Ci sono confessionali sempre occupati, con una lunga fila d’attesa e i fedeli che non cercano altro che quel confessore, persino i giovani!
Così era quello della nostra chiesa, entrando subito a sinistra di chi guarda l’altare, uno di quei confessionali vecchio stile, ancora aperti e con l’inginocchiatoio a parte, ammorbidito da un cuscino rosso ricamato a mano da qualche nonna. Don Nino, Salesiano siciliano, la domenica passava là ore intere, sapevi dove trovarlo, e lui ti aspettava, pure durante il periodo acuto di un grave male.
“Cara sorella” e “Caro fratello” o forse era “Sorella cara” e “Fratello caro”, insomma così chiamava chi si accostava al Sacramento della Riconciliazione, conosciuta o sconosciuto che fosse. Accoglieva con un gran sorriso, deponeva il breviario accanto, metteva una mano sulla spalla e ascoltava “di cosa vuoi rendere grazie al Signore”.
In questo modo spiazzava, poiché, mentre eri pronto ad elencare il marcio dei peccati e mostrare il peggio di te, lui ti metteva davanti la gratitudine a Dio e la misericordia per ciascuno: «E ora che dico? Dopo tutto l’esame di coscienza preparato, come dire grazie a Dio? Di cosa?». In realtà Don Nino meravigliava già prima, in quei pochi passi dal luogo dell’attesa del turno, finalmente arrivato, e l’inginocchiatoio: «Che cos’è questa faccia triste? Sono io che ti spavento o è Dio? La mia brutta faccia puoi anche temerla, ma il volto amorevole di Dio no.
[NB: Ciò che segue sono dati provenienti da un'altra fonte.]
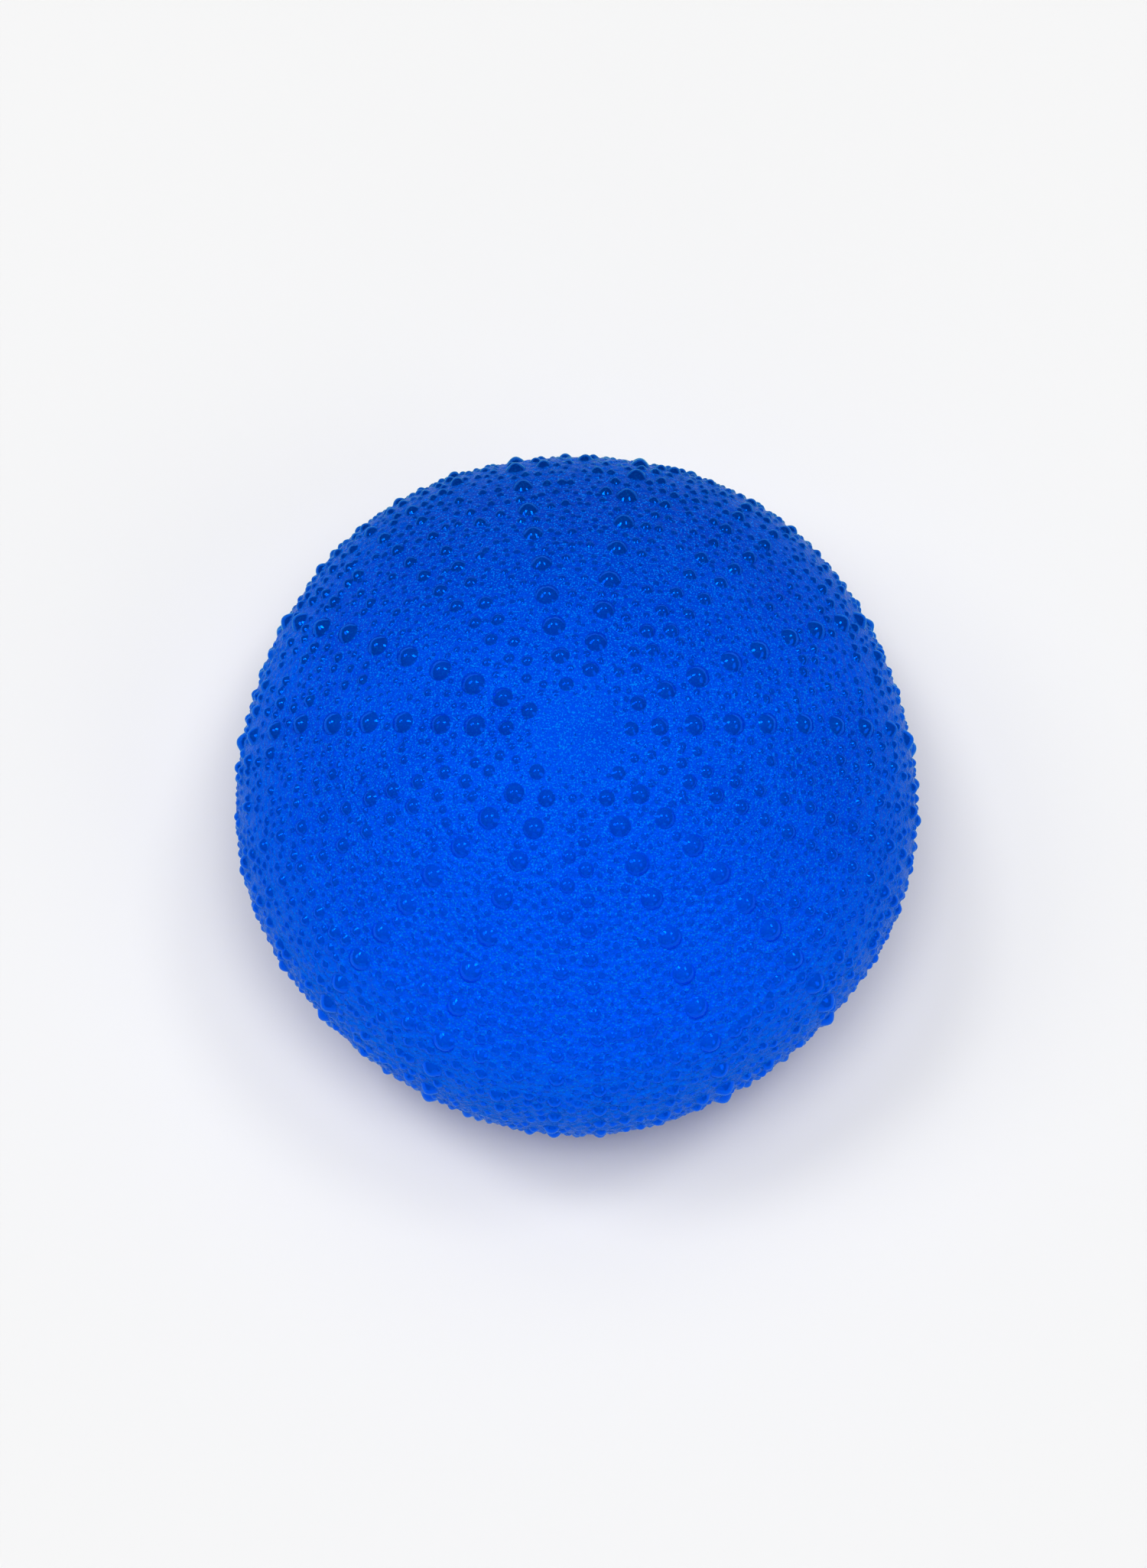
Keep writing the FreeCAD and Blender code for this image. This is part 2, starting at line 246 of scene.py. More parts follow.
# fine grain of cast rubber: a mask for colour, a roughness and a surface direction
def makeRubberGrain():
    group = bpy.data.node_groups.new("rubberGrain", "ShaderNodeTree")
    for label, value in (("Cloud Size", 6.0), ("Grain Size", 0.25), ("Grain Depth", 0.02),
                         ("Roughness Low", 0.3), ("Roughness High", 0.45)):
        group.interface.new_socket(label, in_out="INPUT", socket_type="NodeSocketFloat").default_value = value
    group.interface.new_socket("Cloud", in_out="OUTPUT", socket_type="NodeSocketFloat")
    group.interface.new_socket("Roughness", in_out="OUTPUT", socket_type="NodeSocketFloat")
    group.interface.new_socket("Normal", in_out="OUTPUT", socket_type="NodeSocketVector")
    given = addNode(group, "NodeGroupInput").outputs
    millimetres = vectorCalc(group, "SCALE", addNode(group, "ShaderNodeTexCoord").outputs["Object"])
    millimetres.node.inputs["Scale"].default_value = 1000.0
    cloud = addNode(group, "ShaderNodeTexNoise", {
        "Vector": millimetres, "Scale": calc(group, "DIVIDE", 1.0, given["Cloud Size"]), "Detail": 3.0}).outputs[0]
    grain = addNode(group, "ShaderNodeTexNoise", {
        "Vector": millimetres, "Scale": calc(group, "DIVIDE", 1.0, given["Grain Size"]), "Detail": 2.0,
        "Roughness": 0.6}).outputs[0]
    rough = addNode(group, "ShaderNodeMapRange", {
        "Value": grain, "From Min": 0.3, "From Max": 0.7, "To Min": given["Roughness Low"],
        "To Max": given["Roughness High"]}).outputs["Result"]
    depth = times(group, times(group, grain, given["Grain Depth"]), 0.001)
    bump = addNode(group, "ShaderNodeBump", {"Height": depth, "Distance": 1.0, "Strength": 1.0}).outputs["Normal"]
    addNode(group, "NodeGroupOutput", {"Cloud": times(group, cloud, 1.0), "Roughness": rough,
                                       "Normal": bump})
    return group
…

Coraggio allora, un sorriso!».
In fondo, chi di noi non aveva ed ha bisogno di questo incoraggiamento? Da quel momento cambiava tutta la prospettiva e la confessione diveniva un riconoscimento dell’amore del Padre per ciascuno, della fatica del saperlo ricambiare, e soprattutto l’impegno a superare le difficoltà riscontrate e quanto ci rende tristi. Dimenticavo: la mano sulla spalla, quel tocco delicato e forte allo stesso tempo, che mi ha sempre fatto sentire il figliol prodigo del quadro di Rembrandt, inginocchiato davanti al Padre con le due mani, da padre e da madre sulle spalle. Capivo così che la formula assolutoria espressa dal sacerdote non era qualcosa di teorico, ma aveva a che fare con tutta la mia umanità e ciò mi chiedeva non una conversione di pensiero, bensì di tutto me stesso, carne e sangue. Non c’era penitente che si alzasse triste dal confessionale, anzi il sorriso e la gioia sgorgavano con naturalezza, in qualcuno, persino le lacrime di commozione.
Don Nino era anche un ottimo oratore, un po’ lungo per la verità, ma sapeva tenere l’assemblea, pure in presenza di bambini e ragazzi. Riusciva a farsi ascoltare pure in quelle difficilissime messe di Comunioni e Cresime, placando in partenza i fotografi, ammaestrando i genitori ansiosi più dei figli, coinvolgendo i ragazzi in un bel dialogo.